1944: John Reese (McQueen) is an embittered G.I. who has just been sent back to join his war-weary infantry unit holding down a position opposite a pillbox on the Siegfried Line in France. Recently demoted back to private from staff sergeant for drinking, Reese chafes under all authority, and is a pariah to his fellow grunts despite their awareness of his extraordinary courage in battle. A natural leader, he persuades his squad leader to implement a plan he's formulated to keep the Germans at bay by making them believe that the small outfit is larger than it is. While this is temporarily effective, Reese knows it's only a matter of time before the enemy discovers the truth, and takes it on his own authority to lead an attack on the well-defended pillbox, although his unit has been assigned only to hold their ground.


Hell is for Heroes provides examples of the following:

  • Anyone Can Die: Invoked more strongly than most war movies of its era.
  • Backup Bluff: The main plot thread, with a handful of American soldiers trying to fool a German unit into thinking they have more people than they actually do.
  • Blood Knight: Reese goes a little "crazy" when not in combat.
  • Bluff the Eavesdropper: The Americans discover that their camp is bugged, and fake a Newhart Phonecall with some false information to make it seem like they're waiting for orders rather than taking action.
  • Deliberately Monochrome: Shot entirely in black and white, probably to make use of stock footage.
  • Halfway Plot Switch: Starts off as a story about a colorful group of American soldiers in the French countryside, then finishes as a gritty, intense combat film.
  • Heroic Sacrifice: Reese is mortally wounded charging the pillbox, so he throws the satchel charge in himself.

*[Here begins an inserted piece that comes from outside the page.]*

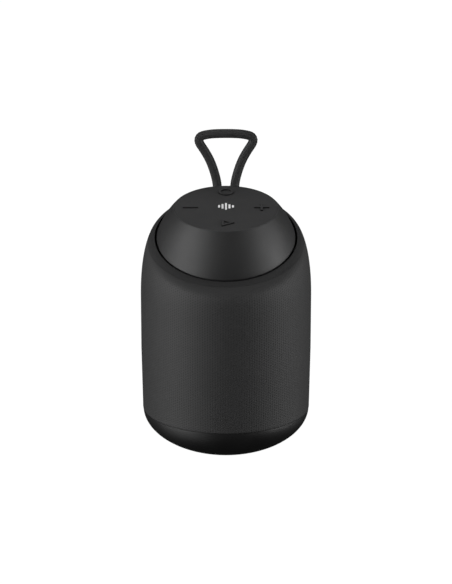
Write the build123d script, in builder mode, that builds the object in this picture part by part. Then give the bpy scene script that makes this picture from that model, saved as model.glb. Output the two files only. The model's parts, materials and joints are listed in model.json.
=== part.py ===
from build123d import *
import os
from math import cos, pi, radians, sin, tan

# Portable shower speaker: a fabric-covered drum on a rounded base, with a slanting shoulder, a tapered
# head that carries four raised symbol keys on its tilted top, and a cord loop to hang it by.
# Millimetres. +Z is up, the front faces -Y, and the origin is on the ground under the drum's axis.

# ---- driving dimensions ----
body_radius = 41.0          # fabric, at its widest
seam_height = 19.5          # joint between the base and the fabric
seam_radius = 40.3
bowl_depth = 21.3           # vertical half-axis of the base's elliptical side
foot_level = 0.5            # flat underside of the base; the rubber foot stands below it
waist_height = 50.0         # the fabric widens from the seam up to here
shoulder_start = 76.0       # the side is upright below this
loft_start = 64.0           # the one smooth face over the shoulder starts in the upright part
neck_height = 105.0         # centre of the slanting gap round the head
neck_tilt = 22.0
lip_radius = 34.5           # where the shoulder ends
gap_radius = 34.15          # outer edge of the gap
head_base_radius = 33.1     # inner edge of the gap
pad_height = 119.1          # centre of the tilted top
pad_tilt = 10.0
pad_radius = 25.1
flank_bulge = 0.7           # how far the head's flank swells out near its top
bulge_share = 0.72          # where it swells most, as a share of the way up from the gap
cord_diameter = 4.25
cord_spread = 8.35          # between the two strands where they leave the head

fabric_thickness = 0.9
cage_inset = 1.0            # from the fabric's face to the cage's outer face
cage_thickness = 1.6
shoulder_steps = 6
shoulder_fullness = 0.94    # under 1, the shoulder is fuller than an ellipse
collar_share = 0.92         # how far up the shoulder the collar begins
shell_wall = 2.0
fit_gap = 0.05              # between fixed neighbours
slide_gap = 0.1             # round a key

key_circle = 17.0           # radius of the circle that the keys lie on
key_shift = 0.45            # its centre lies behind the pad's
key_rise = 0.6
glyph_size = 7.0
stroke = 1.1
pad_thickness = 1.6
deck_depth = 3.3            # underside of the head's top deck
board_depth = 6.6           # upper face of the button board

box_bottom = 31.5
box_top = 80.0
box_radius = 36.5
box_flat = 27.0             # front and back faces of the acoustic box
box_wall = 2.2
driver_height = 56.0
lid_thickness = 2.0
main_board_height = 84.5
cell_radius = 9.2
cell_length = 65.0
cell_height = 19.5
port_height = 29.2
screw_radius = 1.0
wire_radius = 0.5


def leaning(height, tilt):
    """A plane across the body's axis whose front edge is lower than its back edge by the tilt."""
    return Plane(origin=(0, 0, height), x_dir=(1, 0, 0), z_dir=(0, -sin(radians(tilt)), cos(radians(tilt))))


def shoulder_plane(share, inset=0.0):
    """The plane of the shoulder's ring at a share of the way up, for a face set in by inset."""
    rise = neck_height - inset - shoulder_start
    return leaning(shoulder_start + rise * share, neck_tilt * share**2)


pad_plane = leaning(pad_height, pad_tilt)
neck_plane = leaning(neck_height, neck_tilt)
collar_plane = shoulder_plane(collar_share)
front_section = Plane(origin=(0, 0, driver_height), x_dir=(0, 1, 0), z_dir=(1, 0, 0))
driver_axis = Axis((0, 0, driver_height), (0, 1, 0))
front_face = Plane(origin=(0, 0, driver_height), x_dir=(1, 0, 0), z_dir=(0, -1, 0))
back_face = Plane(origin=(0, 0, driver_height), x_dir=(-1, 0, 0), z_dir=(0, 1, 0))
port_face = Plane(origin=(0, 0, port_height), x_dir=(-1, 0, 0), z_dir=(0, 1, 0))

os.makedirs("parts", exist_ok=True)


def write(part, name):
    part.label = name
    export_step(part, f"parts/{name}.step")


def turn(points, section=Plane.XZ, about=Axis.Z, mode=Mode.ADD):
    """Turn a closed outline about an axis, inside the part being built."""
    with BuildSketch(section) as outline:
        with BuildLine():
            Polyline(*points, close=True)
        make_face()
    revolve(outline.sketch, axis=about, mode=mode)


def ring(plane, low, high, outer, inner=0.0, mode=Mode.ADD):
    """A disc or a ring standing on a plane between two heights above it."""
    with BuildSketch(plane.offset(low)) as outline:
        Circle(outer)
        if inner > 0:
            Circle(inner, mode=Mode.SUBTRACT)
    extrude(outline.sketch, amount=high - low, dir=plane.z_dir, mode=mode)


def slab(plane, low, high, width, depth, corner=0.0, at=(0, 0), mode=Mode.ADD):
    """A rectangular plate on a plane between two heights above it."""
    with BuildSketch(plane.offset(low)) as outline:
        with Locations(at):
            if corner > 0:
                RectangleRounded(width, depth, corner)
            else:
                Rectangle(width, depth)
    extrude(outline.sketch, amount=high - low, dir=plane.z_dir, mode=mode)


def pins(plane, low, high, radius, places, mode=Mode.ADD):
    """Round pins or holes at several places on a plane."""
    with BuildSketch(plane.offset(low)) as outline:
        with Locations(*places):
            Circle(radius)
    extrude(outline.sketch, amount=high - low, dir=plane.z_dir, mode=mode)


def rim_edge(piece, plane):
    """The piece's edge that stands furthest along a plane's normal."""
    return piece.edges().sort_by(Axis(plane.origin, plane.z_dir))[-1]


def corners(x, y):
    return [(x, y), (-x, y), (-x, -y), (x, -y)]


def screw_set(plane, head, tip, places, head_radius=1.9, head_height=1.3):
    """Pan-head screws that all point the same way: heads at one level and tips at another."""
    step = 1 if tip > head else -1
    with BuildPart() as screws:
        pins(plane, head, head + step * head_height, head_radius, places)
        pins(plane, head + step * head_height, tip, screw_radius, places)
        pins(plane, head, head + step * 0.6, 0.75, places, mode=Mode.SUBTRACT)
    return screws.part


def wire_run(points, corner_radius, radius=wire_radius):
    """An insulated wire along straight runs joined by arcs."""
    with BuildPart() as run:
        with BuildLine():
            route = FilletPolyline(*points, radius=corner_radius)
        with BuildSketch(Plane(origin=route @ 0, z_dir=route % 0)):
            Circle(radius)
        sweep()
    return run.part


def body_form(inset, bottom):
    """The solid inside the fabric's face set in by inset: an upright drum under a slanting shoulder."""
    drum_radius = body_radius - inset
    hem_radius = seam_radius + 0.15 - inset
    with BuildPart() as form:
        turn([
            (0, bottom), (hem_radius, bottom), (hem_radius, seam_height + 1.0), (drum_radius, waist_height),
            (drum_radius, loft_start), (0, loft_start),
        ])
        for height in (loft_start, (loft_start + shoulder_start) / 2):
            with BuildSketch(Plane.XY.offset(height)):
                Circle(drum_radius)
        for step in range(shoulder_steps + 1):
            angle = radians(90 * step / shoulder_steps)
            with BuildSketch(shoulder_plane(sin(angle) ** shoulder_fullness, inset)):
                Circle(lip_radius + (drum_radius - lip_radius) * max(cos(angle), 0) ** shoulder_fullness)
        loft()
    return form.part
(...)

  • Hollywood Darkness: Played straight in some scenes, but averted in others, out of necessity, since the weather was so hot they had to wait until nightfall to shoot.
  • Newhart Phonecall: Done in-universe by Bob Newhart himself in his earliest film role, based on his standup routines. Driscoll pretends to radio command to fool the Germans, who planted a bug in an abandoned pillbox.
  • No Ending: The film ends mid-battle, after the climactic Heroic Sacrifice, allegedly because the No Budget production ran out of money.
  • Reality Has No Subtitles: Invoked in the scenes with Germans, plus when Kolinsky talks to Homer in Polish.
  • The Scrounger: Corby, who carries various bits of contraband on his belt and charges inflated prices for them.
  • Shaped Like Itself: One of Driscoll's one-sided radio conversations includes the line "the men are complaining about the vichyssoise. They say it tastes like potato soup," before his imaginary conversation partner presumably explains that vichyssoise is potato (and leek) soup.
  • Stock Footage: The artillery and the machine gun crew inside the pillbox.
  • The Team Wannabe: Homer, a young Polish man who hangs out with the American soldiers partly for company and partly because he wants to go the United States with them when they go home.
  • War Is Hell: The general tone of the film, alluded to in the title.